"Mule," however, has not made a notable imprint at gospel radio during its No. 1 run. Despite a history of airplay at the format since Caesar released the original version of the song in 1988, from Monday, Nov. 21 (the start of Thanksgiving week; we'll get to why that's a logical starting point in a moment) through Jan. 10, "Mule" has garnered a nominal 132 spins on Nielsen-monitored gospel stations (counting all versions of the song).
Let's recap how the "Mule" revival occurred in the first place.
In the tradition of recent social media memes like the Mannequin Challenge "Black Beatles" fad and the lyric-based buzz accompanying Migos' "Bad and Boujee" came the #UNameIt Challenge, which launched when DJ Suede the Remix God created an update of the 28-year-old "Mule," with special focus on the line, "beans, greens, potatoes, tomatoes" among other food shout-outs, timely, of course, leading up to Thanksgiving. (Amid "Mule"-mania, Caesar even launched an online store, selling #UNameItChallenge merchandise.)

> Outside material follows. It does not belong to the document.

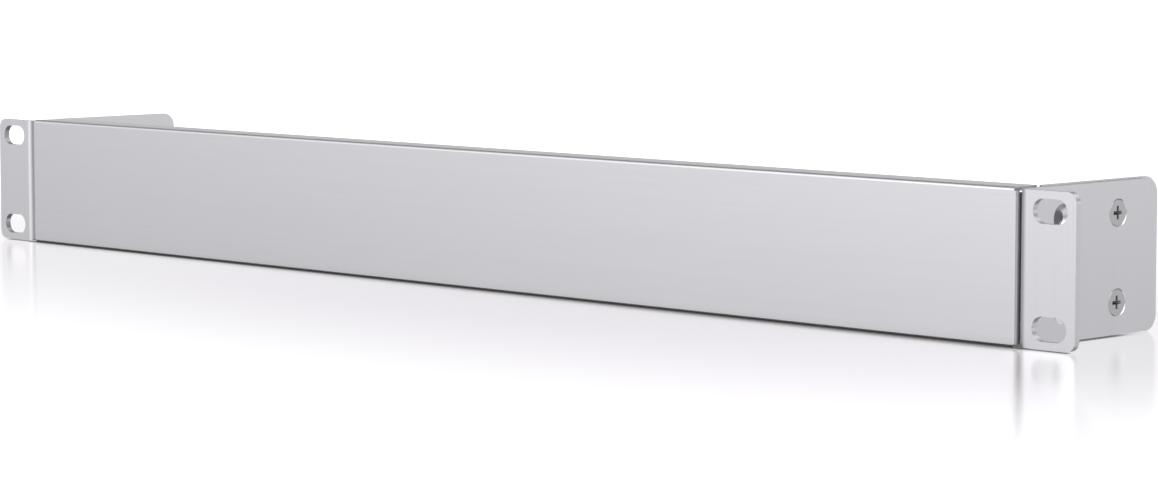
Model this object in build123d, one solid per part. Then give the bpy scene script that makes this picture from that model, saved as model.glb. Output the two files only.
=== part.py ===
from build123d import *
import os

# Rack blanking panel, one rack unit high: a tray folded from thin sheet, held
# between two ear brackets by countersunk screws in tapped collars.
# Millimetres. X runs along the width, Y from the front face to the back,
# Z up. The origin is the bottom centre of the whole assembly's box.

# Rack pattern (19-inch rack, one unit) and the ears that carry its slots
RACK_WIDTH = 482.6
EAR_WIDTH = 19.9
SLOT_TO_EAR_EDGE = 8.75
SLOT_SPACING_Z = 31.75
SLOT_LENGTH = 11.7
SLOT_HEIGHT = 6.8

# Front panel, folded from thin sheet; it fills the room between the brackets
PANEL_HEIGHT = 43.66
PANEL_DEPTH = 62.7
PANEL_SHEET = 1.2
PANEL_LONG_BEND = 0.9
PANEL_SIDE_BEND = 0.6
PANEL_INSIDE_BEND = 0.3
RETURN_DEPTH = 10.6
CORNER_GAP = 0.3
STEP_CLEARANCE = 0.7
CORNER_RELIEF = 1.0
PANEL_REAR_CORNER = 4.5

# Ear brackets, bent from thicker plate, a little lower and shorter than the panel
BRACKET_INSET = 0.38
BRACKET_SETBACK = 2.1
BRACKET_PLATE = 2.0
BRACKET_GAP = 0.1
BRACKET_INSIDE_BEND = 1.0
EAR_CORNER = 3.0
BRACKET_REAR_CORNER = 4.5

# Countersunk holes in each bracket: a square of four, the rear two in use
HOLE_PITCH = 25.0
HOLE_FRONT = 17.5
HOLE_CLEARANCE = 0.6
SINK_CLEARANCE = 0.6

# Screws
SCREW_SHANK = 4.0
SCREW_HEAD = 7.4
SCREW_LENGTH = 6.0
SCREW_HEAD_RIM = 0.2
SCREW_TIP_CHAMFER = 0.5
CROSS_SPAN = 4.0
CROSS_WIDTH = 0.95
CROSS_DEPTH = 1.6
CROSS_FLOOR = 1.0
THREAD_CLEARANCE = 0.05

# Tapped collars, drawn inwards from the panel's side walls
COLLAR_WALL = 0.9
COLLAR_HEIGHT = 1.3
COLLAR_CHAMFER = 0.2
COLLAR_ENTRY = 0.4

# How far a cutter runs past the metal that it cuts
PAST = 5.0

FRONT = -PANEL_DEPTH / 2
MID_Z = PANEL_HEIGHT / 2
EAR_EDGE = RACK_WIDTH / 2
BRACKET_INSIDE = EAR_EDGE - EAR_WIDTH
BRACKET_OUTSIDE = BRACKET_INSIDE + BRACKET_PLATE
WALL_OUTSIDE = BRACKET_INSIDE - BRACKET_GAP
WALL_INSIDE = WALL_OUTSIDE - PANEL_SHEET
RETURN_BACK = FRONT + RETURN_DEPTH
RETURN_END = WALL_INSIDE - CORNER_GAP
EAR_BACK = FRONT + BRACKET_PLATE
SLOT_X = EAR_EDGE - SLOT_TO_EAR_EDGE
SCREW_Y = FRONT + HOLE_FRONT + HOLE_PITCH
HOLE_LEVELS = {"lower": MID_Z - HOLE_PITCH / 2, "upper": MID_Z + HOLE_PITCH / 2}
HOLE_DIAMETER = SCREW_SHANK + HOLE_CLEARANCE
SINK_DIAMETER = SCREW_HEAD + SINK_CLEARANCE


def block(x, y, z):
    """Axis-aligned box from three (low, high) pairs."""
    box = Box(x[1] - x[0], y[1] - y[0], z[1] - z[0])
    return box.translate((sum(x) / 2, sum(y) / 2, sum(z) / 2))


def along_x(shape, x, y, z):
    """Stand a shape built along Z on the +X axis, its zero at a point."""
    return shape.rotate(Axis.Y, 90).translate((x, y, z))


def both_ends(cutter):
    """A cutter at the top right corner, repeated at all four corners."""
    lower = cutter.mirror(Plane.XY.offset(MID_Z))
    pair = [cutter, lower]
    return pair + [piece.mirror(Plane.YZ) for piece in pair]


def tray_block(half_width, front, back, low, high, long_bend, side_bend):
    """Block with rounded front edges: long bends and, if given, side bends."""
    body = block((-half_width, half_width), (front, back), (low, high))
    front_edges = body.edges().group_by(Axis.Y)[0]
    rounded = fillet(front_edges.filter_by(Axis.X), long_bend)
    if side_bend:
        rounded &= fillet(front_edges.filter_by(Axis.Z), side_bend)
    return rounded


def left(shape):
    """The left-hand twin of a right-hand shape."""
    return shape.mirror(Plane.YZ)


def right_collar(z):
    """Ring on the inner face of the right side wall, for the screw's thread."""
    ring = Cylinder(SCREW_SHANK / 2 + COLLAR_WALL, COLLAR_HEIGHT)
    ring = chamfer(ring.edges().group_by(Axis.Z)[0], COLLAR_CHAMFER)
    return along_x(ring, WALL_INSIDE - COLLAR_HEIGHT / 2, SCREW_Y, z)


def right_tapped_hole(z):
    """Cutter for the hole through the right side wall and its collar."""
    entry = Cone(SCREW_SHANK / 2, SCREW_SHANK / 2 + COLLAR_ENTRY, COLLAR_ENTRY)
    bore = Cylinder(SCREW_SHANK / 2, 2 * (PANEL_SHEET + COLLAR_HEIGHT + PAST))
    return along_x(bore + entry.translate((0, 0, -COLLAR_ENTRY / 2)), WALL_OUTSIDE, SCREW_Y, z)


def front_panel():
    """Tray: plain face, short top and bottom returns, deep side walls."""
    top = PANEL_HEIGHT
    back = FRONT + PANEL_DEPTH
    tray = tray_block(WALL_OUTSIDE, FRONT, back, 0, top, PANEL_LONG_BEND, PANEL_SIDE_BEND)
    tray -= tray_block(WALL_INSIDE, FRONT + PANEL_SHEET, back + PAST,
                       PANEL_SHEET, top - PANEL_SHEET, PANEL_INSIDE_BEND, 0)
    behind_returns = block((-WALL_INSIDE, WALL_INSIDE), (RETURN_BACK, back + PAST),
                           (-PAST, top + PAST))
    tray -= behind_returns
    corner_strip = block((RETURN_END, WALL_OUTSIDE + PAST),
                         (FRONT + PANEL_SHEET, RETURN_BACK + STEP_CLEARANCE),
                         (top - PANEL_SHEET - CORNER_GAP, top + PAST))
    face_notch = block((WALL_OUTSIDE - CORNER_RELIEF, WALL_OUTSIDE + PAST),
                       (FRONT - PAST, FRONT + PANEL_SHEET),
                       (top - CORNER_RELIEF, top + PAST))
    for cutter in both_ends(corner_strip) + both_ends(face_notch):
        tray -= cutter
    rear_corners = tray.edges().filter_by(Axis.X).group_by(Axis.Y)[-1]
    tray = fillet(rear_corners, PANEL_REAR_CORNER)
    for z in HOLE_LEVELS.values():
        tray += right_collar(z) + left(right_collar(z))
        tray -= right_tapped_hole(z) + left(right_tapped_hole(z))
    return tray


def slot_cutter(x, z):
    """Obround rack slot through the ear, its long axis along the width."""
    outline = Plane.XZ * SlotOverall(SLOT_LENGTH, SLOT_HEIGHT)
    cutter = extrude(outline, BRACKET_PLATE + PAST, both=True)
    return cutter.translate((x, FRONT, z))


def countersink():
    """Cutter for a countersunk hole, its mouth at zero and opening to +Z."""
    depth = (SINK_DIAMETER - HOLE_DIAMETER) / 2
    cone = Cone(HOLE_DIAMETER / 2, SINK_DIAMETER / 2, depth).translate((0, 0, -depth / 2))
    mouth = Cylinder(SINK_DIAMETER / 2, PAST).translate((0, 0, PAST / 2))
    return cone + mouth + Cylinder(HOLE_DIAMETER / 2, 2 * PAST)


def upright_edge(body, x, y):
    """The upright edges of a body that stand at x, y."""
    near = 0.01
    return [edge for edge in body.edges().filter_by(Axis.Z)
            if abs(edge.center().X - x) < near and abs(edge.center().Y - y) < near]


def right_bracket():
    """L-shaped ear bracket on the +X side."""
    height = (BRACKET_INSET, PANEL_HEIGHT - BRACKET_INSET)
    back = FRONT + PANEL_DEPTH - BRACKET_SETBACK
    ear = block((BRACKET_INSIDE, EAR_EDGE), (FRONT, EAR_BACK), height)
    plate = block((BRACKET_INSIDE, BRACKET_OUTSIDE), (FRONT, back), height)
    body = ear + plate
    body = fillet(upright_edge(body, BRACKET_INSIDE, FRONT), BRACKET_INSIDE_BEND + BRACKET_PLATE)
    body = fillet(upright_edge(body, BRACKET_OUTSIDE, EAR_BACK), BRACKET_INSIDE_BEND)
    body = fillet(body.edges().filter_by(Axis.Y).group_by(Axis.X)[-1], EAR_CORNER)
    body = fillet(body.edges().filter_by(Axis.X).group_by(Axis.Y)[-1], BRACKET_REAR_CORNER)
    for z in (MID_Z - SLOT_SPACING_Z / 2, MID_Z + SLOT_SPACING_Z / 2):
        body -= slot_cutter(SLOT_X, z)
    for y in (FRONT + HOLE_FRONT, SCREW_Y):
        for z in HOLE_LEVELS.values():
            body -= along_x(countersink(), BRACKET_OUTSIDE, y, z)
    return body


def cross_recess(top):
    """Cutter for a cross recess that narrows from its mouth at top."""
    arm = Box(CROSS_SPAN, CROSS_WIDTH, CROSS_DEPTH)
    taper = Cone(CROSS_FLOOR / 2, CROSS_SPAN / 2, CROSS_DEPTH)
    cross = (arm + arm.rotate(Axis.Z, 90)) & taper
    return cross.translate((0, 0, top - CROSS_DEPTH / 2))


def right_screw(z):
    """Countersunk screw seated in the right bracket."""
    seat = -SINK_CLEARANCE / 2
    top = seat + SCREW_HEAD_RIM
    shank = SCREW_SHANK / 2 - THREAD_CLEARANCE
    neck = seat - (SCREW_HEAD / 2 - shank)
    tip = top - SCREW_LENGTH
    outline = Polyline((0, top), (SCREW_HEAD / 2, top), (SCREW_HEAD / 2, seat),
                       (shank, neck), (shank, tip + SCREW_TIP_CHAMFER),
                       (shank - SCREW_TIP_CHAMFER, tip), (0, tip), (0, top))
    body = revolve(Plane.XZ * make_face(outline), Axis.Z)
    return along_x(body - cross_recess(top), BRACKET_OUTSIDE, SCREW_Y, z)


pieces = {"front_panel": front_panel(), "right_bracket": right_bracket()}
pieces["left_bracket"] = left(pieces["right_bracket"])
for level, z in HOLE_LEVELS.items():
    pieces["right_screw_" + level] = right_screw(z)
    pieces["left_screw_" + level] = left(right_screw(z))

os.makedirs("parts", exist_ok=True)
for name, piece in pieces.items():
    export_step(piece, "parts/" + name + ".step")
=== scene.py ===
"""Looks of a rack blanking panel: satin sheet metal in a white studio.

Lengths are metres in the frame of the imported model: X runs across the width, Y from
the front face to the back and Z up, with the origin under the middle of the panel.
"""

import logging
import math
from collections.abc import Callable
from dataclasses import dataclass
from enum import Enum
from functools import partial

import bmesh
import bpy
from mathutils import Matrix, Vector

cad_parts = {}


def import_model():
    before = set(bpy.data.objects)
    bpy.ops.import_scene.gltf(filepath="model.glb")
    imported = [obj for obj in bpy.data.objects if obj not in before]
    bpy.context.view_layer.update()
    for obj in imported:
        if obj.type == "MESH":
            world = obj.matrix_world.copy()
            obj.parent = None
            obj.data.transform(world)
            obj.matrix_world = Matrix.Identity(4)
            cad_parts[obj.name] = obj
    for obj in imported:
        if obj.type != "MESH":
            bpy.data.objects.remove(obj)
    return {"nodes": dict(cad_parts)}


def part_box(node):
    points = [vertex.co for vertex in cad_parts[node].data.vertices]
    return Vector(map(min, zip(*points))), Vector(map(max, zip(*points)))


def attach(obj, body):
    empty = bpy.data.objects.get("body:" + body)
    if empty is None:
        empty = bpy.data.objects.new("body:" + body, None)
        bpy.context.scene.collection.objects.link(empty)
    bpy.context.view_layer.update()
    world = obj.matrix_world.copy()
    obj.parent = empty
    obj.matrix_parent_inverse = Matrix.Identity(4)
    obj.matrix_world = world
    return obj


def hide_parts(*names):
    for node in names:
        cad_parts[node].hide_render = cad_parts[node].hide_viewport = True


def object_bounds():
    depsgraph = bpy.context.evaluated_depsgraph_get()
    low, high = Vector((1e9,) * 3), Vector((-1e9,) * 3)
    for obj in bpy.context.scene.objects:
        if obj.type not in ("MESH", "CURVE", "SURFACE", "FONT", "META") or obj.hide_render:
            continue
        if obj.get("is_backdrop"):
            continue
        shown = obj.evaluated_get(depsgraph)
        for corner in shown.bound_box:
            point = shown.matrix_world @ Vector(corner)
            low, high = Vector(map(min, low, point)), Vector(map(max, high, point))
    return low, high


LOG = logging.getLogger("blanking_panel")
MM = 0.001

Colour = tuple[float, float, float]
Triple = tuple[float, float, float]
# The two ends of a smooth step, or two values that belong together
Span = tuple[float, float]

WHITE = (1.0, 1.0, 1.0, 1.0)
# How far the ears stand out past the side plates
EAR_REACH = 17.9 * MM
# The sheet's and the plate's colour, and how a sheared edge differs from the face
SATIN = (0.70, 0.70, 0.732)
EDGE_SHADE = 0.03
EDGE_ROUGHER = 0.04
# Octaves of finer noise in polishing lines and in clouds
STREAK_DETAIL = 2.0
CLOUD_DETAIL = 3.0
NOISE_ROUGHNESS = 0.6


class Value:
    """A shader value that takes part in Python arithmetic.

    Each operator adds one Math node to the graph that the value belongs to.
    """

    def __init__(self, graph: "Graph", socket: bpy.types.NodeSocket | None) -> None:
        """Wraps an output socket, if there is one, of a graph that new nodes go into."""
        self.graph = graph
        self.socket = socket

    def _math(self, operation: str, *terms: "Value | float") -> "Value":
        """The result of one Math node over the terms, given in socket order."""
        return self.graph.node("ShaderNodeMath", {"operation": operation}, dict(enumerate(terms)))

    def __add__(self, other: "Value | float") -> "Value":
        """Sum."""
        return self._math("ADD", self, other)

    def __radd__(self, other: float) -> "Value":
        """Sum with a number on the left."""
        return self._math("ADD", other, self)

    def __sub__(self, other: "Value | float") -> "Value":
        """Difference."""
        return self._math("SUBTRACT", self, other)

    def __rsub__(self, other: float) -> "Value":
        """Difference with a number on the left."""
        return self._math("SUBTRACT", other, self)

    def __mul__(self, other: "Value | float") -> "Value":
        """Product."""
        return self._math("MULTIPLY", self, other)

    def __rmul__(self, other: float) -> "Value":
        """Product with a number on the left."""
        return self._math("MULTIPLY", other, self)

    def __pow__(self, exponent: float) -> "Value":
        """Power."""
        return self._math("POWER", self, exponent)

    def __abs__(self) -> "Value":
        """Size without sign."""
        return self._math("ABSOLUTE", self)

    def at_least(self, floor: "Value | float") -> "Value":
        """The larger of the value and a floor."""
        return self._math("MAXIMUM", self, floor)

    def sine(self) -> "Value":
        """Sine of the value in radians."""
        return self._math("SINE", self)

    def rise(self, start: float, end: float) -> "Value":
        """Smooth step from 0 at start to 1 at end.

        Args:
            start: The value where the step leaves 0.
            end: The value where the step reaches 1; it may lie below start.

        Returns:
            The step, from 0 to 1.
        """
        settings = {"interpolation_type": "SMOOTHSTEP", "clamp": True}
        return self.graph.node(
            "ShaderNodeMapRange", settings, {0: self, 1: start, 2: end, 3: 0.0, 4: 1.0}
        )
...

"Mule" gained more traction when Chris Brown posted a video dancing to the song, inspiring further viral clips.
At the same time, Caesar is present at the format thanks to her current single being promoted to radio, "Fill This House." The title track from her most recent album is in its seventh frame on the Gospel Airplay chart, bulleting at No. 24. The LP of the same name crowned the Top Gospel Albums chart dated June 25 and has remained on the survey since.
"House" follows Caesar's other recent radio hit, "It's Alright, It's Ok," featuring Anthony Hamilton, which rose to No. 3 on Gospel Airplay (and No. 7 on Hot Gospel Songs) this past summer.
The promo efforts behind Caesar's new music may help explain why gospel radio programmers haven't saddled up on "Mule." Reporters to the Gospel Airplay chart (like their pop, rhythmic or R&B/hip-hop counterparts, for instance) tend to rotate current singles most heavily, with older songs still a part of the mix.
Also keep in mind that many gospel radio stations target audiences aged 25 to 54 or 35 to 64, not focusing on millennials who are more intrinsically drawn to social media and the memes that they spark.
"We did play snippets of 'Hold My Mule' around the holidays," says WTLC-AM Indianapolis music director Charmaine Little. "Our audience is a little older, so they don't like a lot of change. And, they're familiar with the original. We didn't want to mess with things."
Val Monroe, music director of WEXL Detroit, adds, "I think the internet explosion certainly put Shirley Caesar on the map for a younger audience that may have never heard gospel music before. We didn't get much in the way of requests from our listeners for the new version of 'Mule,' but the original track is still popular with our core audience. I just think experimenting with the new one would divert our attention away from our core listeners."
As radio competes with ever-evolving music platforms, programmers make many of their music decisions based on researching their audiences.
"We are still not ruling out playing the updated ['Mule'], but for now we're just kind of monitoring it," WLIB-AM New York program director Skip Dillard tells Billboard. "Shirley is still a significant artist here and we will occasionally spin the original version, but we lean heavily on what our audience wants through research. With that in mind, when I add a new record, I want to be playing it for six months or so. That wasn't going to happen with the version exploding on social media. It's really cool, but novelty songs are good for a certain period of time, and that's usually it."
WAGG-AM Birmingham, Alabama, PD Jay Bryant concurs, adding that the younger demos driving the #UNameItChallenge are more than likely not tuning into gospel radio: "What's happening online is not in any way similar to a gospel radio station, and the people using a lot of social media tend to not be your everyday gospel listeners."
Still, Bryant says that Caesar is a core artist for his station. It occasionally plays the original "Mule," while "It's Alright, It's Ok" was "a huge hit for us."
And, as in other genres, gospel programmers are always seeking to cultivate new waves of talent.
"I'd really like us to be attracting more 25- to 54-year-old listeners," says Bryant. "I must admit that many of our main artists are getting older and I think it's a major concern for us. We need to develop some younger stars in our format."